Wendell Berry is a poet, essayist and environmentalist who lives on a farm in Kentucky and whose work has particularly inspired – and been influenced by – the environmental movement. Like Herman Hesse and Walt Whitman who sought solace among trees, The Peace of Wild Things looks to nature for release and relief from world-weariness and despair, and suggests a kind of liberation through sensory experience and in reviving our lost relationship with the wilderness.

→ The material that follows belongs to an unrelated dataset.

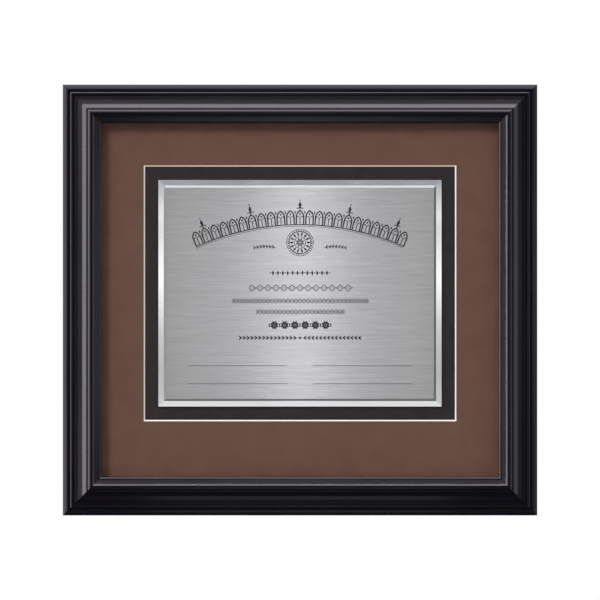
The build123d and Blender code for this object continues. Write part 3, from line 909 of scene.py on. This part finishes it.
for name, strokes, height, count, pitch in (
        ("upper_diamonds", diamonds, 18.2, 12, 4.4),
        ("quatrefoils", quatrefoils, 4.8, 13, 7.2),
        ("long_strands", strands, -6.9, 17, strand_pitch),
        ("short_strands", strands, -16.7, 11, strand_pitch),
        ("flowers", flowers, -28.6, 6, 9.2)):
    etch(f"etched_band_{name}", strokes, 0, height, count, pitch)
laurel_height, laurel_count, laurel_pitch, laurel_gap = -40.0, 15, 3.5, 0.6
for side, way in (("left", -1), ("right", 1)):
    laurel = leafy(way, stem=laurel_pitch, reach=3.3, spread=2.1, width=1.15, bow=-0.4)
    laurel_middle = way * (laurel_count + laurel_gap) * laurel_pitch / 2
    etch(f"etched_band_laurel_{side}", laurel, laurel_middle, laurel_height, laurel_count, laurel_pitch)
etch("etched_laurel_knot", [dot((0, 0), 1.1)], 0, laurel_height)
ruled_width = 0.45
ruled = [straight((low, level), (high, level), ruled_width, ruled_width)
         for level in (-65.1, -81.2) for low, high in ((-100.4, -11.6), (11.6, 101.2))]
etch("etched_ruled_lines", ruled, 0, 0)

# Filler board: grey chipboard, cut square and laid in loose. It takes up the depth behind the mat
# and the plaque's board.
chipboard = mottled("grey_chipboard", clouds=140.0, specks=1400.0, dark=(0.2, 0.195, 0.18),
                    light=(0.36, 0.35, 0.33), relief=0.4, depth=0.15 * mm, Roughness=0.9,
                    Specular_IOR_Level=0.2)
dress(chipboard, "filler_board")

# Backing: tempered hardboard, pressed from brown fibres, with its smooth face to the wall. Fine
# bundles of fibre lie in all directions, and steam has left darker clouds.
bundle_leans = (15, 75, 135)
bundle_tone = (0.31, 0.19, 0.1, 1)
bundle_share = 0.6
hardboard, tree, shader, place = new_material("tempered_hardboard", Specular_IOR_Level=0.2)
pressed = placed_group(tree, mottle, Vector=place, Cloud_Scale=500.0, Speck_Scale=1600.0,
                       Dark=(0.1, 0.05, 0.024, 1), Light=(0.165, 0.09, 0.046, 1))
bundles = 0.0
for lean in bundle_leans:
    laid = add_node(tree, "ShaderNodeMapping", vector_type="TEXTURE", Vector=place,
                    Rotation=(0, math.radians(lean), 0))
    fibres = placed_group(tree, grain, Vector=laid, Length_Scale=220.0, Width_Scale=1500.0)
    bundles = calculate(tree, "MAXIMUM", bundles, ranged(tree, fibres["Value"], low=0.58, high=0.72))
shown_bundles = times(tree, bundles, bundle_share)
feed(tree, shader, Base_Color=blended(tree, shown_bundles, pressed["Color"], bundle_tone),
     Roughness=smudged(tree, place, low=0.42, high=0.6, scale=12.0),
     Normal=raised(tree, pressed["Height"], strength=0.3, depth=0.1 * mm))
dress(hardboard, "backing_board")

# Turn buttons: pear-shaped plates blanked from zinc-plated steel, each with a pressed rib. They
# swing off the backing on their screws.
zinc_dark, zinc_light = (0.56, 0.575, 0.59, 1), (0.7, 0.705, 0.7, 1)
zinc, tree, shader, place = new_material("zinc_plated_steel", Metallic=1.0)
crystals = add_node(tree, "ShaderNodeTexVoronoi", Vector=place, Scale=420.0)
spangle = add_node(tree, "ShaderNodeSeparateColor", Color=crystals.outputs["Color"])
tumbled = placed_group(tree, grain, Vector=place, Length_Scale=60.0, Width_Scale=1500.0)
feed(tree, shader, Base_Color=blended(tree, spangle, zinc_dark, zinc_light),
     Roughness=smudged(tree, place, low=0.24, high=0.4, scale=160.0),
     Normal=raised(tree, tumbled["Value"], strength=0.08, depth=0.02 * mm))
button_joints = [joint for joint in frame["joints"] if joint["child"].startswith("button_")]
for joint in button_joints:
    eased(f"turn_{joint['child']}", joint["child"], zinc, edge=0.18 * mm)

# Screws and tacks: headed, pointed and bright-plated steel, driven in from behind. A domed head
# sits on a plain shank, and the screws have a cross recess. One tree drives them all.
driven, given, driven_out = new_group(
    "GeometryNodeTree", "driven_fasteners",
    {"Places": "Geometry", "Head Radius": "Float", "Head Height": "Float", "Rim Height": "Float",
     "Shank Radius": "Float", "Shank Length": "Float", "Cross Recess": "Bool", "Steel": "Material"},
    {"Geometry": "Geometry"})
tree = driven

# The head starts as a cylinder one metre deep, whose top end is raised into a dome.
dome_power = 2.4
blank = add_node(tree, "GeometryNodeMeshCylinder", fill_type="TRIANGLE_FAN", Vertices=32, Fill_Segments=8,
                 Radius=given["Head Radius"], Depth=1.0)
x, y, z = point_parts(tree)
square = calculate(tree, "ADD", times(tree, x, x), times(tree, y, y))
reach_share = calculate(tree, "DIVIDE", calculate(tree, "SQRT", square), given["Head Radius"])
crown = calculate(tree, "SUBTRACT", 1.0, calculate(tree, "POWER", reach_share, dome_power))
dome = calculate(tree, "SUBTRACT", given["Head Height"], given["Rim Height"])
top = calculate(tree, "MULTIPLY_ADD", crown, dome, given["Rim Height"])
is_top = calculate(tree, "GREATER_THAN", z, 0.0)
head = moved(tree, blank, x, y, times(tree, is_top, top))

# Two tapered bars, wider at the top, cut the cross recess.
recess_span, recess_width, recess_depth = 3.1 * mm, 0.8 * mm, 1.15 * mm
recess_taper = 0.22
recessed = head
for bar_size in ((recess_span, recess_width), (recess_width, recess_span)):
    bar = add_node(tree, "GeometryNodeMeshCube", Size=(*bar_size, 2 * recess_depth))
    x, y, z = point_parts(tree)
    narrowing = calculate(tree, "MULTIPLY_ADD", calculate(tree, "SIGN", z), recess_taper, 1 - recess_taper)
    tapered = moved(tree, bar, times(tree, x, narrowing), times(tree, y, narrowing),
                    calculate(tree, "ADD", z, given["Head Height"]))
    recessed = add_node(tree, "GeometryNodeMeshBoolean", operation="DIFFERENCE", solver="EXACT",
                        Mesh_1=recessed, Mesh_2=tapered)
chosen = add_node(tree, "GeometryNodeSwitch", input_type="GEOMETRY", Switch=given["Cross Recess"],
                  **{"False": head, "True": recessed})

# The shank hangs from the head's underside, and its last ring is drawn in to a point.
last_ring = -0.49
point_share = 0.2
rod = add_node(tree, "GeometryNodeMeshCylinder", Vertices=20, Side_Segments=10,
               Radius=given["Shank Radius"], Depth=1.0)
x, y, z = point_parts(tree)
is_last = calculate(tree, "LESS_THAN", z, last_ring)
drawn_in = calculate(tree, "MULTIPLY_ADD", is_last, point_share - 1, 1.0)
below_head = calculate(tree, "SUBTRACT", z, 0.5)
shank = moved(tree, rod, times(tree, x, drawn_in), times(tree, y, drawn_in),
              times(tree, below_head, given["Shank Length"]))
fastener = add_node(tree, "GeometryNodeJoinGeometry")
join(tree, shank, fastener.inputs[0])
join(tree, chosen, fastener.inputs[0])
spin = add_node(tree, "FunctionNodeRandomValue", data_type="FLOAT", Seed=7)
join(tree, 0.0, spin.inputs[2])
join(tree, math.pi, spin.inputs[3])
into_back = add_node(tree, "FunctionNodeEulerToRotation",
                     Euler=joined(tree, math.radians(-90), spin.outputs[1]))
set_in = add_node(tree, "GeometryNodeInstanceOnPoints", Points=given["Places"], Instance=fastener,
                  Rotation=into_back)
feed(tree, driven_out, Geometry=ended(tree, set_in, given["Steel"]))

steel_dark, steel_light = (0.66, 0.665, 0.68, 1), (0.8, 0.8, 0.8, 1)
bright_steel, tree, shader, place = new_material("bright_plated_steel", Metallic=1.0)
feed(tree, shader, Base_Color=blended(tree, noise(tree, place, scale=900.0), steel_dark, steel_light),
     Roughness=smudged(tree, place, low=0.16, high=0.3, scale=500.0))


def drive(name, node, places, head_radius, head_height, rim_height, shank_radius, cross_recess):
    """Drives like fasteners in at their places, in the stead of a model node."""
    low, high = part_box(node)
    seat = high.y - head_height
    group = make_mesh(name, [(x, seat, z) for x, z in places], [], None)
    shape_by(group, driven, Head_Radius=head_radius, Head_Height=head_height, Rim_Height=rim_height,
             Shank_Radius=shank_radius, Shank_Length=seat - low.y, Cross_Recess=cross_recess,
             Steel=bright_steel)
    made_plain(group)
    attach(group, "frame")
    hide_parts(node)


screw_places = [(joint["pos_m"][0], joint["pos_m"][2]) for joint in button_joints]
drive("pan_head_screws", "turn_button_screws", screw_places, head_radius=2.8 * mm, head_height=1.6 * mm,
      rim_height=0.7 * mm, shank_radius=1.5 * mm, cross_recess=True)

# Hangers: sawtooth strips of zinc-plated steel, joggled off the top rail and tacked down at each
# foot. The teeth point down over the wall nail.
hanger_foot = 7.5 * mm
tack_places = []
for side in ("left", "right"):
    low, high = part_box(f"sawtooth_hanger_{side}")
    tack_places += [(x, (low.z + high.z) / 2) for x in (low.x + hanger_foot / 2, high.x - hanger_foot / 2)]
    eased(f"sawtooth_hanger_{side}", "frame", zinc, edge=0.1 * mm)
drive("hanger_tack_heads", "hanger_tacks", tack_places, head_radius=1.9 * mm, head_height=0.9 * mm,
      rim_height=0.3 * mm, shank_radius=0.8 * mm, cross_recess=False)

# Bumpers: discs of moulded black rubber, stuck to the bottom rail's corners. They hold the foot
# of the frame off the wall, so that it hangs plumb.
rubber = mottled("moulded_rubber", clouds=180.0, specks=2400.0, dark=(0.016, 0.016, 0.017),
                 light=(0.036, 0.036, 0.038), relief=0.4, depth=0.12 * mm, Specular_IOR_Level=0.3,
                 Roughness=0.75)
for side in ("left", "right"):
    eased(f"wall_bumper_{side}", "frame", rubber, edge=0.4 * mm)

When despair for the world grows in me
and I wake in the night at the least sound
in fear of what my life and my children’s lives may be,
I go and lie down where the wood drake
rests in his beauty on the water, and the great heron feeds.
I come into the peace of wild things
who do not tax their lives with forethought
of grief. I come into the presence of still water.
And I feel above me the day-blind stars
waiting with their light. For a time
I rest in the grace of the world, and am free.

Wendell Berry
From: New Collected Poems

2 thoughts on “Wendell Berry – The Peace of Wild Things”

  1. Very nice, we humans are so often attracted to water when searching for peace. Bubbling streams, glass topped ponds, beautiful birds glide past, and the occasional plop of a fish leaping out in fear or fun. At Peace.
    I can dispel anger, into peace of mind. I am watching huge waves breaking on to rocks and nhen walk-away, laughing at my hostile stupidity.